===== Data shown
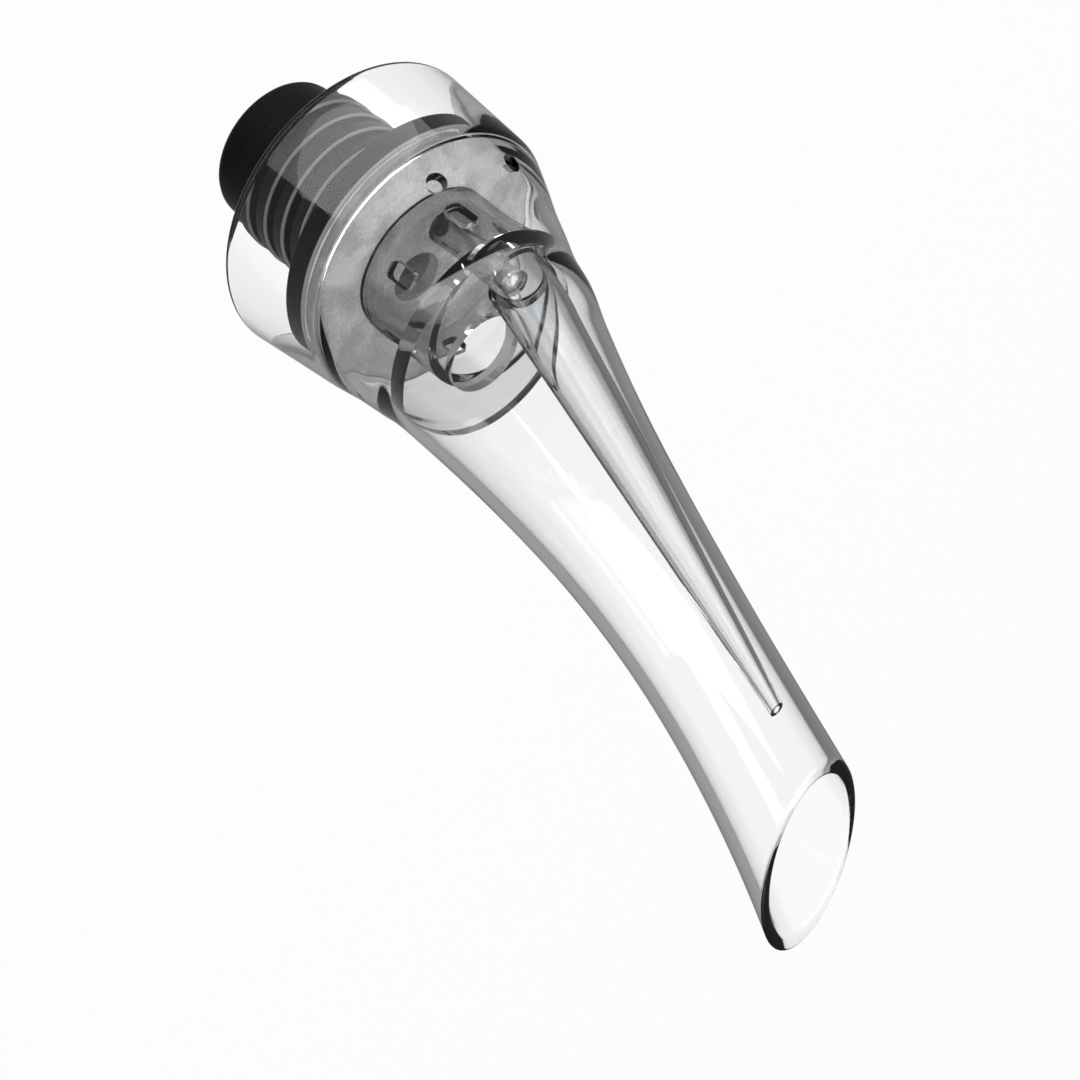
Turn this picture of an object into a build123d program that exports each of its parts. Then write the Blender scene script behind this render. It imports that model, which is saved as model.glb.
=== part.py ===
from build123d import *
import math
import os

# A clear aerating pourer: a ribbed stopper, a mixing chamber and a leaning spout.
# Z runs up the stopper and the collar. The origin is the centre of the flat
# underside of the stopper's flange. The spout leans and pours towards +X.

os.makedirs("parts", exist_ok=True)

# Collar: a skirt that hangs below the flange, and the ledge that stops the plate
rim_radius = 20.5
rim_drop = 9.0
rim_bevel = 0.5
collar_wall = 1.6
ledge_height = 5.75
ledge_radius = 19.1
ledge_width = 0.7

# Funnel: from the ledge over the shoulder to the throat, at even steps upwards
funnel_radii = [18.0, 16.9, 16.05, 15.2]
funnel_shift_shares = [0.22, 0.45, 0.66, 0.87]
shoulder_wall = 1.7
throat_height = 20.0
throat_radius = 14.65
throat_shift = 3.95

# Spout: its centre line leans, runs straight, then bends over towards the mouth.
# It narrows to a waist and flares again.
lean_angle = 15.4
spout_run = 86.0
straight_run = 25.0
bend_angle = 10.8
waist_run = 56.0
waist_radius = 7.76
mouth_radius = 9.3
spout_wall = 1.35
spout_bands = 14

# Mouth: cut on the slant, longest on the pouring side
cut_back = 11.4
cut_angle = 41.0
lip_bevel = 0.3

# Air inlets through the top of the shoulder
inlet_radius = 1.3
inlet_height = 10.0
inlet_reach = 15.9
inlet_tilt = 30.0
inlet_spacing = 43.0
inlet_count = 3

# Stopper: a soft ribbed plug under a flange, with a shallow relief round the plug
flange_gap = 0.32
flange_thickness = 3.6
flange_bevel = 0.4
relief_depth = 0.5
relief_width = 0.3
plug_length = 25.0
plug_radius = 9.9
plug_bevel = 0.9
bore_radius = 8.2
rib_count = 5
rib_height = 2.1
rib_first_drop = 1.6
rib_tail = 7.9
rib_radius = 12.0
rib_last_radius = 10.9

# Inlet plate: closes the collar, carries the chamber and holds the stopper
plate_fit = 0.26
plate_seat_gap = 0.15
stack_gap = 0.05
spigot_fit = 0.08
spigot_wall = 1.3
spigot_end_gap = 2.0
nozzle_radius = 3.6
nozzle_shift = 2.4
locating_height = 2.0
locating_wall = 1.2
groove_depth = 1.1
groove_height = 1.3

# Seal ring in the plate's groove, standing just proud of the plate
seal_width = 1.18
seal_height = 1.2
seal_floor_gap = 0.02

# Mixing chamber: a clear sleeve with air ports near its foot
chamber_radius = 10.4
chamber_wall = 1.2
chamber_fit = 0.08
chamber_top_gap = 0.2
port_count = 6
port_width = 2.4
port_height = 4.2
port_lift = 3.4

# Outlet disc: closes the chamber at the throat
disc_thickness = 2.2
disc_fit = 0.05
pour_port_radius = 5.3
pour_port_shift = 4.9

# Vent stem: leads air down past the stopper
stem_radius = 1.9
stem_bore_radius = 1.2
stem_shift = -4.6
stem_fit = 0.05
stem_top_gap = 0.5
stem_drop = 4.0

# Air tube: a long taper along the top of the spout
tube_width = 8.0
tube_breadth = 11.4
tube_shift = -5.3
tube_wall = 0.9
tube_seat_depth = 0.8
tube_fit = 0.1
tube_tip_radius = 0.9
tube_tip_bore = 0.45
tube_tip_run = 59.3
tube_tip_gap = 0.85
tube_bands = 16

overrun = 1.0


def centre_point(run):
    """Place and lean of the spout's centre line, a distance above the throat."""
    lean = math.radians(lean_angle)
    straight = min(run, straight_run)
    x = throat_shift + straight * math.sin(lean)
    z = throat_height + straight * math.cos(lean)
    bend_radius = (spout_run - straight_run) / math.radians(bend_angle)
    turn = (run - straight) / bend_radius
    x += bend_radius * (math.cos(lean) - math.cos(lean + turn))
    z += bend_radius * (math.sin(lean + turn) - math.sin(lean))
    return x, z, lean + turn


def section_plane(x, z, lean):
    return Plane(
        origin=(x, 0, z),
        x_dir=(math.cos(lean), 0, -math.sin(lean)),
        z_dir=(math.sin(lean), 0, math.cos(lean)),
    )


def wall_circle(x, z, lean, radius, drawn_in):
    return section_plane(x, z, lean) * Circle(radius - drawn_in)


def funnel_solid(start_radius, shoulder_in, throat_in):
    """Everything inside the funnel's surface, from the ledge to the throat."""
    circles = [Pos(0, 0, ledge_height) * Circle(start_radius)]
    steps = len(funnel_radii) + 1
    for k, radius in enumerate(funnel_radii, start=1):
        x = throat_shift * funnel_shift_shares[k - 1]
        z = ledge_height + (throat_height - ledge_height) * k / steps
        lean = math.radians(lean_angle) * k / steps
        circles.append(wall_circle(x, z, lean, radius, shoulder_in))
    circles.append(wall_circle(*centre_point(0), throat_radius, throat_in))
    return loft(circles, ruled=True)


def spout_radius(run):
    """Two parabolas that meet at the waist: the throat's side and the mouth's side."""
    end_radius = throat_radius if run < waist_run else mouth_radius
    end_run = 0 if run < waist_run else spout_run
    share = (run - waist_run) / (end_run - waist_run)
    return waist_radius + (end_radius - waist_radius) * share**2


def spout_solid(drawn_in):
    """Everything inside the spout's surface, from the throat to the mouth."""
    circles = []
    for k in range(spout_bands + 1):
        run = spout_run * k / spout_bands
        circles.append(wall_circle(*centre_point(run), spout_radius(run), drawn_in))
    return loft(circles, ruled=True)


def funnel_bore(fit):
    start_radius = ledge_radius - collar_wall - ledge_width - fit
    return funnel_solid(start_radius, shoulder_wall + fit, spout_wall + fit)


def skirt_bore_radius(height):
    """Inner radius of the collar at a height between its rim and its ledge."""
    share = (height + rim_drop) / (ledge_height + rim_drop)
    return rim_radius + share * (ledge_radius - rim_radius) - collar_wall


def spout_body():
    collar_length = rim_drop + ledge_height
    collar_middle = (ledge_height - rim_drop) / 2
    collar = Pos(0, 0, collar_middle) * Cone(rim_radius, ledge_radius, collar_length)
    collar -= Pos(0, 0, collar_middle) * Cone(
        rim_radius - collar_wall, ledge_radius - collar_wall, collar_length
    )
    collar = chamfer(collar.edges().group_by(Axis.Z)[0], rim_bevel)
    funnel = funnel_solid(ledge_radius, 0, 0) - funnel_bore(0)
    spout = spout_solid(0) - spout_solid(spout_wall)
    body = collar + funnel + spout
    x, z, lean = centre_point(spout_run - cut_back)
    cut = section_plane(x, z, lean - math.radians(cut_angle))
    body = split(body, bisect_by=cut, keep=Keep.BOTTOM)
    body = chamfer(body.faces().sort_by(Axis(cut.origin, cut.z_dir))[-1].edges(), lip_bevel)
    for k in range(inlet_count):
        turn = 180 + inlet_spacing * (k - (inlet_count - 1) / 2)
        drill = Rot(0, 0, turn) * Pos(inlet_reach, 0, inlet_height)
        drill *= Rot(0, 90 - inlet_tilt, 0)
        body -= drill * Cylinder(inlet_radius, 4 * collar_wall)
    return body


def outlet_disc():
    foot = throat_height - disc_thickness
    slab = Pos(0, 0, foot + disc_thickness / 2) * Cylinder(rim_radius, disc_thickness)
    disc = (funnel_bore(disc_fit) & slab) + (spout_solid(spout_wall + disc_fit) & slab)
    through = 2 * disc_thickness + overrun
    disc -= Pos(pour_port_shift, 0, foot) * Cylinder(pour_port_radius, through)
    disc -= Pos(stem_shift, 0, foot) * Cylinder(stem_radius + stem_fit, through)
    seat = Pos(tube_shift, 0, throat_height - tube_seat_depth)
    seat *= Ellipse(tube_width / 2 + tube_fit, tube_breadth / 2 + tube_fit)
    tip_x, tip_z = tube_tip()
    way = (tip_x - tube_shift, 0, tip_z - throat_height + tube_seat_depth)
    return disc - extrude(seat, tube_seat_depth + overrun, dir=way)


def tube_tip():
    """Where the air tube ends, on the side of the centre line away from the pour."""
    x, z, lean = centre_point(tube_tip_run)
    offset = spout_radius(tube_tip_run) - spout_wall - tube_tip_radius - tube_tip_gap
    return x - offset * math.cos(lean), z + offset * math.sin(lean)


def tube_cone(foot_width, foot_breadth, tip_radius):
    """A straight taper of level ovals from the seat to the tip."""
    foot = throat_height - tube_seat_depth
    tip_x, tip_z = tube_tip()
    ovals = []
    for k in range(tube_bands + 1):
        share = k / tube_bands
        across = foot_width / 2 + share * (tip_radius - foot_width / 2)
        along = foot_breadth / 2 + share * (tip_radius - foot_breadth / 2)
        middle = Pos(tube_shift + share * (tip_x - tube_shift), 0, foot + share * (tip_z - foot))
        ovals.append(middle * Ellipse(across, along))
    return loft(ovals, ruled=True)


def air_tube():
    hollow = tube_cone(tube_width - 2 * tube_wall, tube_breadth - 2 * tube_wall, tube_tip_bore)
    return tube_cone(tube_width, tube_breadth, tube_tip_radius) - hollow


def mixing_chamber():
    foot = flange_thickness + stack_gap + plate_thickness()
    height = throat_height - disc_thickness - chamber_top_gap - foot
    sleeve = Pos(0, 0, foot + height / 2) * (
        Cylinder(chamber_radius, height) - Cylinder(chamber_radius - chamber_wall, height)
    )
    port = Pos(chamber_radius, 0, foot + port_lift + port_height / 2) * Box(
        4 * chamber_wall, port_width, port_height
    )
    port = fillet(port.edges().filter_by(Axis.X), port_width / 3)
    for k in range(port_count):
        sleeve -= Rot(0, 0, (k + 1 / 2) * 360 / port_count) * port
    return sleeve


def plate_thickness():
    return ledge_height - plate_seat_gap - flange_thickness - stack_gap


def plate_radius():
    return skirt_bore_radius(flange_thickness + stack_gap + plate_thickness()) - plate_fit


def inlet_plate():
    foot = flange_thickness + stack_gap
    thickness = plate_thickness()
    plate = Pos(0, 0, foot + thickness / 2) * Cylinder(plate_radius(), thickness)
    locating_radius = chamber_radius - chamber_wall - chamber_fit
    plate += Pos(0, 0, foot + thickness + locating_height / 2) * (
        Cylinder(locating_radius, locating_height)
        - Cylinder(locating_radius - locating_wall, locating_height)
    )
    spigot_radius = bore_radius - spigot_fit
    spigot_end = spigot_end_gap - plug_length
    spigot_length = foot - spigot_end
    plate += Pos(0, 0, foot - spigot_length / 2) * (
        Cylinder(spigot_radius, spigot_length)
        - Cylinder(spigot_radius - spigot_wall, spigot_length)
    )
    through = 2 * thickness + overrun
    plate -= Pos(nozzle_shift, 0, foot) * Cylinder(nozzle_radius, through)
    plate -= Pos(stem_shift, 0, foot) * Cylinder(stem_radius + stem_fit, through)
    groove = Cylinder(plate_radius() + overrun, groove_height)
    groove -= Cylinder(plate_radius() - groove_depth, groove_height)
    return plate - Pos(0, 0, foot + thickness / 2) * groove


def seal_ring():
    middle = flange_thickness + stack_gap + plate_thickness() / 2
    inside = plate_radius() - groove_depth + seal_floor_gap
    ring = Cylinder(inside + seal_width, seal_height) - Cylinder(inside, seal_height)
    return Pos(0, 0, middle) * ring


def vent_stem():
    top = throat_height - tube_seat_depth - stem_top_gap
    length = top + plug_length + stem_drop
    stem = Cylinder(stem_radius, length) - Cylinder(stem_bore_radius, length)
    return Pos(stem_shift, 0, top - length / 2) * stem


def stopper():
    flange_radius = min(skirt_bore_radius(0), skirt_bore_radius(flange_thickness)) - flange_gap
    flange = Pos(0, 0, flange_thickness / 2) * Cylinder(flange_radius, flange_thickness)
    flange = chamfer(flange.edges().filter_by(GeomType.CIRCLE), flange_bevel)
    relief = Cylinder(rib_radius + relief_width, 2 * relief_depth)
    plug = Pos(0, 0, (relief_depth - plug_length) / 2) * Cylinder(
        plug_radius, plug_length + relief_depth
    )
    plug = chamfer(plug.edges().group_by(Axis.Z)[0], plug_bevel)
    plug += flange - relief
    pitch = (plug_length - rib_first_drop - rib_height - rib_tail) / (rib_count - 1)
    for k in range(rib_count):
        reach = rib_radius + (rib_last_radius - rib_radius) * k / (rib_count - 1)
        middle = -rib_first_drop - k * pitch - rib_height / 2
        plug += Pos(0, 0, middle) * Cylinder(reach, rib_height)
    return plug - Cylinder(bore_radius, 2 * (plug_length + flange_thickness) + overrun)


pieces = {
    "spout_body": spout_body,
    "outlet_disc": outlet_disc,
    "air_tube": air_tube,
    "mixing_chamber": mixing_chamber,
    "inlet_plate": inlet_plate,
    "seal_ring": seal_ring,
    "vent_stem": vent_stem,
    "stopper": stopper,
}

for name, make in pieces.items():
    export_step(make(), f"parts/{name}.step")
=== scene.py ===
import math

import bmesh
import bpy
import numpy as np
from mathutils import Matrix, Vector


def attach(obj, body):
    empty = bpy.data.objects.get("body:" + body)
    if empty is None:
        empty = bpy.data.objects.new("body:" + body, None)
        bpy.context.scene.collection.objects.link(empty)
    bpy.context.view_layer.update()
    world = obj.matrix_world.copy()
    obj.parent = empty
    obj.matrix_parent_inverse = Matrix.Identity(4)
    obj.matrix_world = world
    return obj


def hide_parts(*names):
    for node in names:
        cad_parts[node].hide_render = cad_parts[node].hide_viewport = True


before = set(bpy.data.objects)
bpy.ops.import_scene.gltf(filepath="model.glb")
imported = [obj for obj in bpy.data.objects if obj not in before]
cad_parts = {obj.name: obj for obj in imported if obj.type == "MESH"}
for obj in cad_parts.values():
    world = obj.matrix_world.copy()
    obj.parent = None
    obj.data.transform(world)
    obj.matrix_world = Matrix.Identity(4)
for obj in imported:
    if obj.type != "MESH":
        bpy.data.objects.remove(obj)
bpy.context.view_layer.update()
MM = 0.001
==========
Write out exactly, please, the lines beginning at the start of the material and ending with the line that holds "inlet_count = 3", both included.

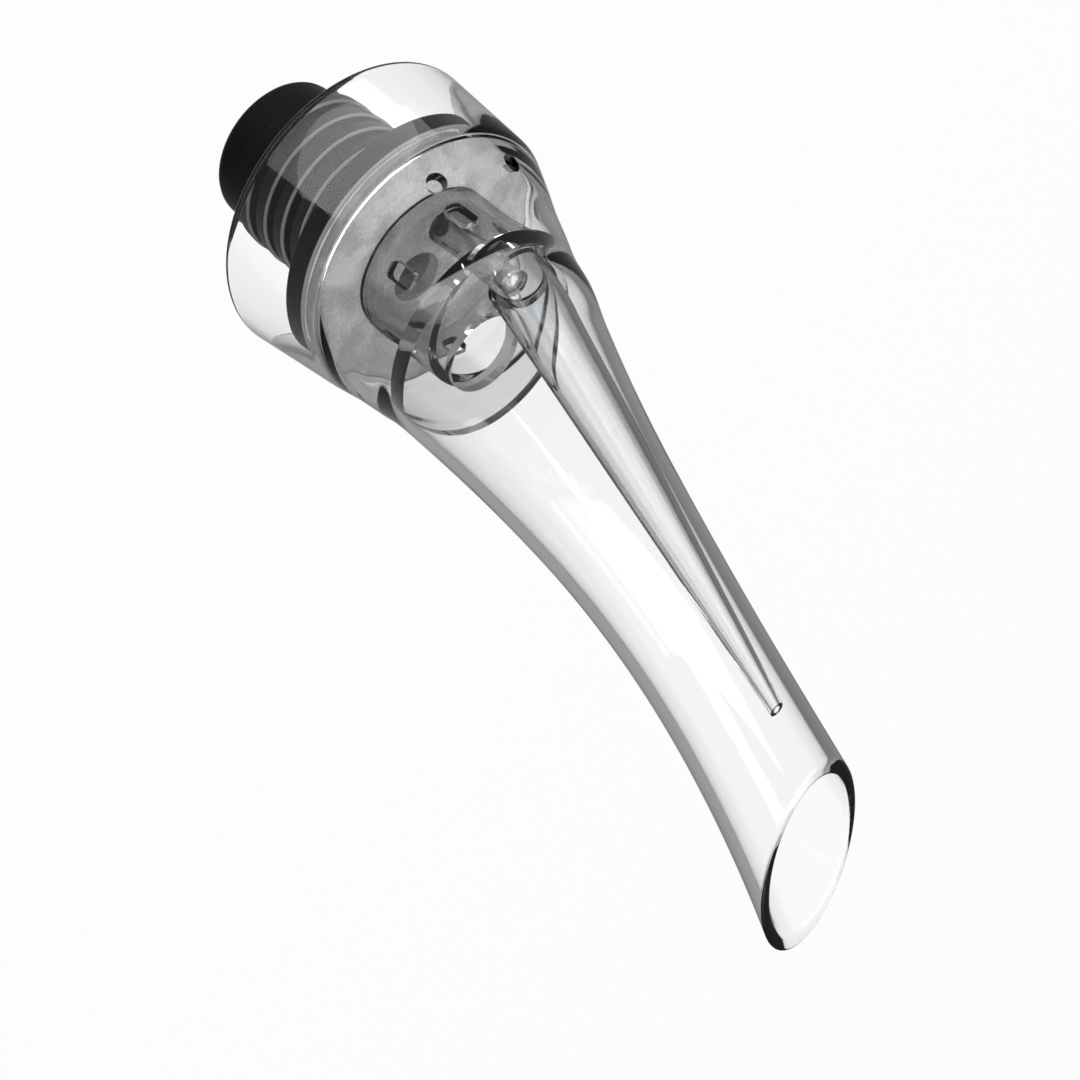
Turn this picture of an object into a build123d program that exports each of its parts. Then write the Blender scene script behind this render. It imports that model, which is saved as model.glb.
=== part.py ===
from build123d import *
import math
import os

# A clear aerating pourer: a ribbed stopper, a mixing chamber and a leaning spout.
# Z runs up the stopper and the collar. The origin is the centre of the flat
# underside of the stopper's flange. The spout leans and pours towards +X.

os.makedirs("parts", exist_ok=True)

# Collar: a skirt that hangs below the flange, and the ledge that stops the plate
rim_radius = 20.5
rim_drop = 9.0
rim_bevel = 0.5
collar_wall = 1.6
ledge_height = 5.75
ledge_radius = 19.1
ledge_width = 0.7

# Funnel: from the ledge over the shoulder to the throat, at even steps upwards
funnel_radii = [18.0, 16.9, 16.05, 15.2]
funnel_shift_shares = [0.22, 0.45, 0.66, 0.87]
shoulder_wall = 1.7
throat_height = 20.0
throat_radius = 14.65
throat_shift = 3.95

# Spout: its centre line leans, runs straight, then bends over towards the mouth.
# It narrows to a waist and flares again.
lean_angle = 15.4
spout_run = 86.0
straight_run = 25.0
bend_angle = 10.8
waist_run = 56.0
waist_radius = 7.76
mouth_radius = 9.3
spout_wall = 1.35
spout_bands = 14

# Mouth: cut on the slant, longest on the pouring side
cut_back = 11.4
cut_angle = 41.0
lip_bevel = 0.3

# Air inlets through the top of the shoulder
inlet_radius = 1.3
inlet_height = 10.0
inlet_reach = 15.9
inlet_tilt = 30.0
inlet_spacing = 43.0
inlet_count = 3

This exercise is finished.